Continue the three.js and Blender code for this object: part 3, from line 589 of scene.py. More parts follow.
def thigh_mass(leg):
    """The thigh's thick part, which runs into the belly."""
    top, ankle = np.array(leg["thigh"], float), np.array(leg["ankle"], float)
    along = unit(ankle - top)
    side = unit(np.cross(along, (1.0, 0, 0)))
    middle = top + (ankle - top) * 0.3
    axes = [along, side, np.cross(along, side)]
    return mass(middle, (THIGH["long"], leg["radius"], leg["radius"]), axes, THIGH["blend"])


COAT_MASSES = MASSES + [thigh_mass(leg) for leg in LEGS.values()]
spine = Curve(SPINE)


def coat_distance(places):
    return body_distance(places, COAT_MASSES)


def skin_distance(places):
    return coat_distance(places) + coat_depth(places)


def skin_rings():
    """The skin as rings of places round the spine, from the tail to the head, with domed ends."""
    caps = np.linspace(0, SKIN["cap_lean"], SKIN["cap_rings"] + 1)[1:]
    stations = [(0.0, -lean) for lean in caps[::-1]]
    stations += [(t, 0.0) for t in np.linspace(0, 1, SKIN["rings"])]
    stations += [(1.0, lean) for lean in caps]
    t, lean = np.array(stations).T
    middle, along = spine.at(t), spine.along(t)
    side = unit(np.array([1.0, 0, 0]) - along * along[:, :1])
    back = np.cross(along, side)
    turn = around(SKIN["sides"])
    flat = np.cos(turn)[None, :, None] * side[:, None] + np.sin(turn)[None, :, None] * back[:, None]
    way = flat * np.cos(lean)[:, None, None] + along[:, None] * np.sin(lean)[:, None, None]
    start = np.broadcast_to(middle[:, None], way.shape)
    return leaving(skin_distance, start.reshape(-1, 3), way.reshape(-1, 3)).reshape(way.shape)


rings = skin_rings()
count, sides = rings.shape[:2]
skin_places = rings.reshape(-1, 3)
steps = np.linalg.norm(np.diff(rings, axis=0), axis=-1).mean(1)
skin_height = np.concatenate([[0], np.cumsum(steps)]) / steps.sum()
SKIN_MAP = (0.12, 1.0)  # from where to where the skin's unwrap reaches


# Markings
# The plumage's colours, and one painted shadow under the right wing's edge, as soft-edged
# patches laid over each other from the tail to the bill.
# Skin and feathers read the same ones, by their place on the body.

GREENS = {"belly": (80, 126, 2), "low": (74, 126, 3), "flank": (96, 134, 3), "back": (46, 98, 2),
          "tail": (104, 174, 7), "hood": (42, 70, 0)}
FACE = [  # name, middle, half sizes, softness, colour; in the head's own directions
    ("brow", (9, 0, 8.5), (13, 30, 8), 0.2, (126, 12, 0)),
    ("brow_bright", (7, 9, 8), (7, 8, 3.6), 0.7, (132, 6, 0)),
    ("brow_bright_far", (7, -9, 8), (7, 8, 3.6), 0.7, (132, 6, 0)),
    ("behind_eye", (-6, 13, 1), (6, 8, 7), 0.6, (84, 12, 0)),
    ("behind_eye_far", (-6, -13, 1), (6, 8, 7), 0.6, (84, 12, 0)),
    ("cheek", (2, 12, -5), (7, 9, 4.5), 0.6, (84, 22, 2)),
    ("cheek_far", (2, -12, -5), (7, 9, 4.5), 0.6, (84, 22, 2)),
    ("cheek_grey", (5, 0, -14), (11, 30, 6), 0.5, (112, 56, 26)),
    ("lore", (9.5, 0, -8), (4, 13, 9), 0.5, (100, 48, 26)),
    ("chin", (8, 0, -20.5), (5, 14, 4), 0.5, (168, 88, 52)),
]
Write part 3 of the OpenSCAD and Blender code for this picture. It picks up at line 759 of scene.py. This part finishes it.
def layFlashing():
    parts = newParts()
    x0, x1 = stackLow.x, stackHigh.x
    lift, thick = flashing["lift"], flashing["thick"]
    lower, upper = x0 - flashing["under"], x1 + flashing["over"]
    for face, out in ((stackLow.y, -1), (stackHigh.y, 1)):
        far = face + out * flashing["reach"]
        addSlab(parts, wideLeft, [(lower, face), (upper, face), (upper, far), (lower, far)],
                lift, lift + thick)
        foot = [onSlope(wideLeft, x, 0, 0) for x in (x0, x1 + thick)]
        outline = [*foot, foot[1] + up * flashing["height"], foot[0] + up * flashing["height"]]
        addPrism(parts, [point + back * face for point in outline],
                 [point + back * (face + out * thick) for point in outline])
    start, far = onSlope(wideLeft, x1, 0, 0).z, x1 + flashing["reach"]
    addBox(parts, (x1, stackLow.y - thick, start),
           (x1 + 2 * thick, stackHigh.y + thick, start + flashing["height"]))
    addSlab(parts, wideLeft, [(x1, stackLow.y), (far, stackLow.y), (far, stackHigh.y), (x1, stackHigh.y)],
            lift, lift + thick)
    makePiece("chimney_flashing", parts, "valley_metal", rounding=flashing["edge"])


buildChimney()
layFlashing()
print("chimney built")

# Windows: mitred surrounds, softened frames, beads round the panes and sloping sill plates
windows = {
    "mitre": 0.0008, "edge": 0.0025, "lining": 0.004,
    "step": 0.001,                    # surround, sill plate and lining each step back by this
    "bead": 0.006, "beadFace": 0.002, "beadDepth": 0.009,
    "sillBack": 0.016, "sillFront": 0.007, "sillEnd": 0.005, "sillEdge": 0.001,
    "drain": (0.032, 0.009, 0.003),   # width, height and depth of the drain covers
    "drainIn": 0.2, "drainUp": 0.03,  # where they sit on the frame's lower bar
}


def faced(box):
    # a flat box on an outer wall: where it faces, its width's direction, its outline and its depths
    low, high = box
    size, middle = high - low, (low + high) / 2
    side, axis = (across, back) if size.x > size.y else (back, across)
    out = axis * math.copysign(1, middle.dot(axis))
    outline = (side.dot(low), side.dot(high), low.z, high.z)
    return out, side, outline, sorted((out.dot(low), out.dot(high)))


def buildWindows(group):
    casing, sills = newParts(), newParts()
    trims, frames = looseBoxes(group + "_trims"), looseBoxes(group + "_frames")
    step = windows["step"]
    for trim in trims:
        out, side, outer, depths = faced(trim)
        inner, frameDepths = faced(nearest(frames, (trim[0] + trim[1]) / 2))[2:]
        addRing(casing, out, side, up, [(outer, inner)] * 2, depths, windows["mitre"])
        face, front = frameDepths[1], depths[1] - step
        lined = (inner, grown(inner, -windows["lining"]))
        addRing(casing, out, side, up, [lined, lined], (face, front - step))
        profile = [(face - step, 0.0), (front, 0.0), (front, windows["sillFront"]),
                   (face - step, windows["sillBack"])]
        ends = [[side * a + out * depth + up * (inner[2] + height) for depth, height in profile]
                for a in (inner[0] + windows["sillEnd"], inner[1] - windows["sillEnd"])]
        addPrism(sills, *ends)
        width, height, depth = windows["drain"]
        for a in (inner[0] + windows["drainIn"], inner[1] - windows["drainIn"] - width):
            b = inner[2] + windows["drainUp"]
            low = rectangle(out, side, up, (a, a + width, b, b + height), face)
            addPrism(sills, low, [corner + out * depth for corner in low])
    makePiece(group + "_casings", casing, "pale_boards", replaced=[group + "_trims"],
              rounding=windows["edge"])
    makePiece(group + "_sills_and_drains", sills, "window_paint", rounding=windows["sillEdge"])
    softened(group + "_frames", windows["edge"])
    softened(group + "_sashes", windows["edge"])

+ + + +

▶ **Requirements**
Only the lines from the beginning of the material above through the line with "return body_distance(places, COAT_MASSES)" are wanted; extract them exactly.

▶ **Answer to the exercise**
Continue the three.js and Blender code for this object: part 3, from line 589 of scene.py. More parts follow.
def thigh_mass(leg):
    """The thigh's thick part, which runs into the belly."""
    top, ankle = np.array(leg["thigh"], float), np.array(leg["ankle"], float)
    along = unit(ankle - top)
    side = unit(np.cross(along, (1.0, 0, 0)))
    middle = top + (ankle - top) * 0.3
    axes = [along, side, np.cross(along, side)]
    return mass(middle, (THIGH["long"], leg["radius"], leg["radius"]), axes, THIGH["blend"])


COAT_MASSES = MASSES + [thigh_mass(leg) for leg in LEGS.values()]
spine = Curve(SPINE)


def coat_distance(places):
    return body_distance(places, COAT_MASSES)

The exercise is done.